- **DATASET RECORDS**
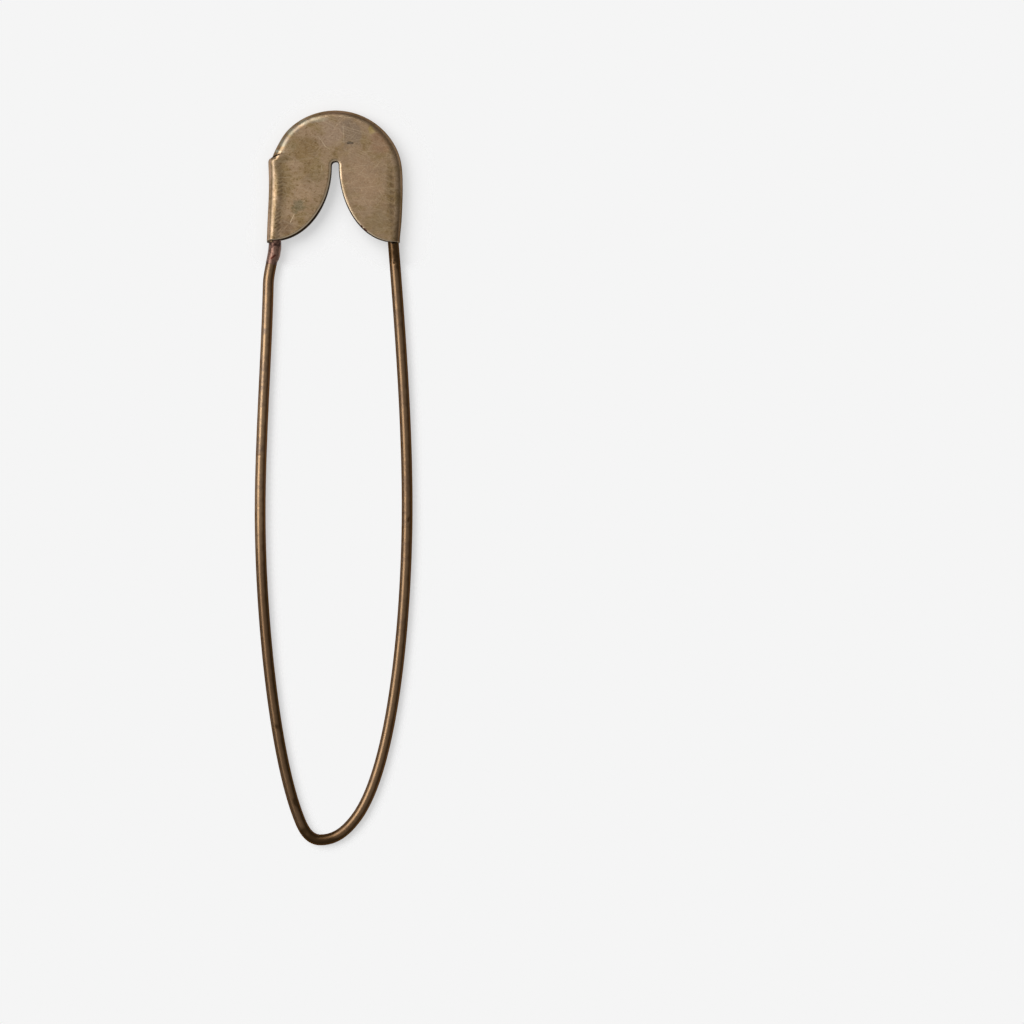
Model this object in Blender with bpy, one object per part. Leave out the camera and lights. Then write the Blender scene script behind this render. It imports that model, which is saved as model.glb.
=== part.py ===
"""A large brass safety pin of the old kind, closed and lying on its back.

One length of round wire is bowed into a long narrow loop with no coil at its bend. Its left arm
is fixed: it runs up into a roll crimped along the left side of a cap of folded sheet, and is
brazed there. Its right arm is free and ground to a point, which rests behind the cap's right
lobe, pressed against the rolled rim. Behind that lobe the sheet is cut back to a narrow lip, so
the free arm unhooks when it is pinched inwards or pulled back.

The wire is modelled in three stretches, because it moves by bending at the loop: the pinch turns
about the left end of the short bend, and the swing twists the wire at the bend's lowest point.
"""

import math

import bmesh
import bpy
from mathutils import Vector
from mathutils.geometry import interpolate_bezier

# Sizes are in metres and angles in radians. X runs across the pin, Y along it towards the cap,
# and Z up from the table. The origin is under the middle of the whole pin.
OVERALL_LENGTH = 0.120
ARM_SPREAD = 0.0258  # over the outsides of both arms, where they bow out most

# The wire
WIRE_DIAMETER = 0.0018
WIDEST_RISE_LEFT = 0.0533  # from the bend up to where each arm bows out most
WIDEST_RISE_RIGHT = 0.0544
BEND_SHIFT = -0.0022  # the bend's lowest point is left of the middle
KNEE_REACH_LEFT = 0.0032  # from the bend's lowest point to where each arm leaves the bend
KNEE_RISE_LEFT = 0.0029
KNEE_LEAN_LEFT = math.radians(67)
KNEE_REACH_RIGHT = 0.0057
KNEE_RISE_RIGHT = 0.0034
KNEE_LEAN_RIGHT = math.radians(52)
JOG_LENGTH = 0.0072  # below the cap the left arm steps outwards over this length
JOG_WIDTH = 0.00109
FOOT_LEAN = math.radians(1.4)
MOUTH_LEAN = math.radians(4.5)  # of the free arm where it enters the cap
NEEDLE_TAPER = 0.0105
NEEDLE_TIP_DIAMETER = 0.00024
NEEDLE_FULLNESS = 0.75  # under 1, the ground point bellies out instead of running straight
STRETCH_GAP = 0.0003  # between two stretches of the one wire

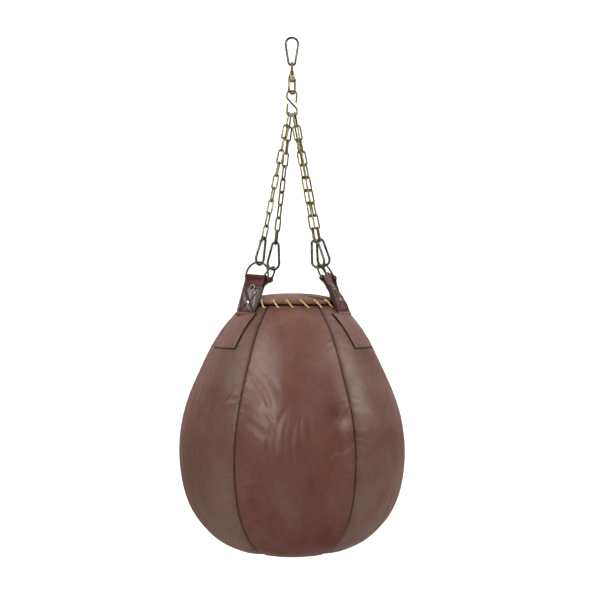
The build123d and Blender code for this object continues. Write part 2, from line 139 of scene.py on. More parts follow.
class Build:
    """Collects several pieces of surface into one mesh."""

    def __init__(self):
        self.points, self.faces, self.shade = [], [], []

    def add(self, points, faces, shade=1.0):
        start = len(self.points)
        self.points.extend(list(points))
        self.faces.extend(tuple(start + k for k in f) for f in faces)
        shade = np.asarray(shade, float)
        if shade.ndim < 2:
            shade = shade[..., None] * np.ones(3)
        self.shade.extend(np.broadcast_to(shade, (len(points), 3)))

    def tube(self, path, radius, sides=8, closed=False, shade=1.0, twist=0.0, lobes=0.0):
        path = np.asarray(path)
        n = len(path)
        if closed:
            ahead, behind = np.roll(path, -1, 0), np.roll(path, 1, 0)
        else:
            ahead = np.vstack([path[1:], path[-1:]])
            behind = np.vstack([path[:1], path[:-1]])
        tangent = ahead - behind
        tangent /= np.linalg.norm(tangent, axis=1)[:, None]
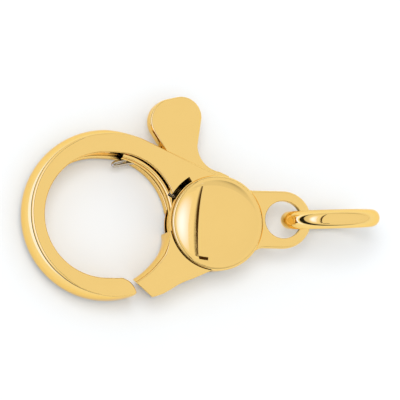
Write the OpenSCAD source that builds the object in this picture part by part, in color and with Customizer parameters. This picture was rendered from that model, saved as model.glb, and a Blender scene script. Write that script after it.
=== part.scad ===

- **YOUR OBJECTIVE**
Print the records above verbatim from their first line to the line containing "ARM_SPREAD = 0.0258", both included, and stop there.

- **REPLY**
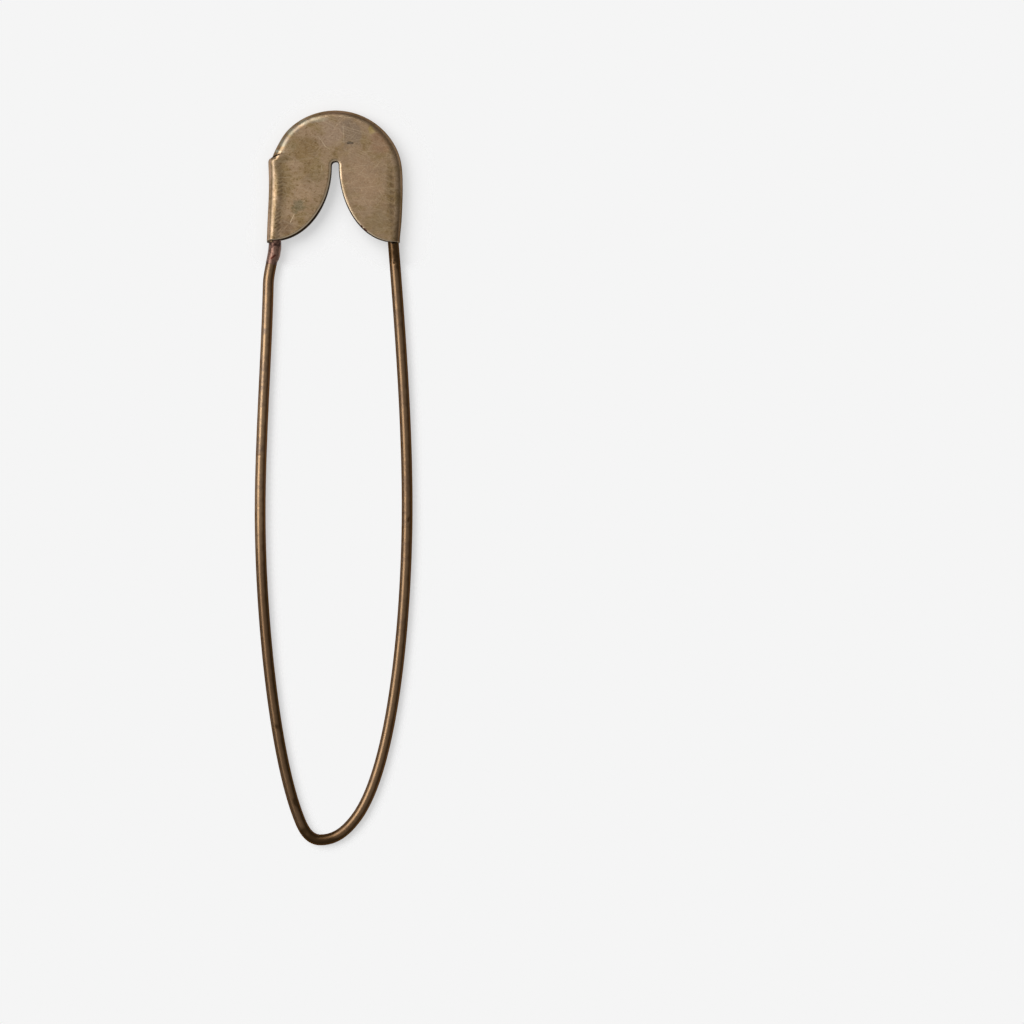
Model this object in Blender with bpy, one object per part. Leave out the camera and lights. Then write the Blender scene script behind this render. It imports that model, which is saved as model.glb.
=== part.py ===
"""A large brass safety pin of the old kind, closed and lying on its back.

One length of round wire is bowed into a long narrow loop with no coil at its bend. Its left arm
is fixed: it runs up into a roll crimped along the left side of a cap of folded sheet, and is
brazed there. Its right arm is free and ground to a point, which rests behind the cap's right
lobe, pressed against the rolled rim. Behind that lobe the sheet is cut back to a narrow lip, so
the free arm unhooks when it is pinched inwards or pulled back.

The wire is modelled in three stretches, because it moves by bending at the loop: the pinch turns
about the left end of the short bend, and the swing twists the wire at the bend's lowest point.
"""

import math

import bmesh
import bpy
from mathutils import Vector
from mathutils.geometry import interpolate_bezier

# Sizes are in metres and angles in radians. X runs across the pin, Y along it towards the cap,
# and Z up from the table. The origin is under the middle of the whole pin.
OVERALL_LENGTH = 0.120
ARM_SPREAD = 0.0258  # over the outsides of both arms, where they bow out most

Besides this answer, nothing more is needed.